Turtle Rendering System

At a high level, the turtle system will be responsible for placing component Organs into a final resulting mesh. These following animations illustrate how the turtle walks along a path, leaving behind a trail. In our implementation, the trail will in fact be copies of 3D meshes.

Its less clear how to parallelize the turtle system. Its nature is inherently single-threaded: the turtle "walks" along the input string, modifying its own state as it goes. This part of the system should be single-threaded. Our goal here is to offload as much work as possible into a more parallelizable form, so that the only work that occurs on the first job is that which cannot be done in parallel.

The biggest piece of work we can offload is the building of the 3D mesh out of component organ instances. If we configure the first turtle job to output a list of positions of each mesh type to copy, we can employ the same technique used in the symbolic update engine to pack the vertexes into the output mesh! Once we know which meshes need to be copied into the output mesh and how to position them, we allocate all the mesh space and copy the component organ meshes into the output mesh in parallel.

Future improvements

After converting most of the processing into parallelized jobs, most of the further optimizations from here out involve moving work into hardware which specializes in highly parallel jobs: the GPU! An obvious target for this would be the last step of the turtle job. Instead of uploading a whole mesh into the GPU, we could upload data about the component organs as a sort of point cloud. A particle shader in the GPU could do the same work that's being done on the CPU, turning those points into triangles to render.

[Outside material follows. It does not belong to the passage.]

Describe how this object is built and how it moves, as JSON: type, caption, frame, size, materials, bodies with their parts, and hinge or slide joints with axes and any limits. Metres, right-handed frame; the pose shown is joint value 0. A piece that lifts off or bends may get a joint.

In theory parts of the Symbolic Update Engine could also be run on the GPU. All of the heavy lifting is done in parallel jobs, which could be translated into compute shaders, with the re-allocation happening between frames as it currently does. One of the main difficulties with this will be the complexity of the system, due to supporting context-sensitive and parametric grammars in the replacement rules.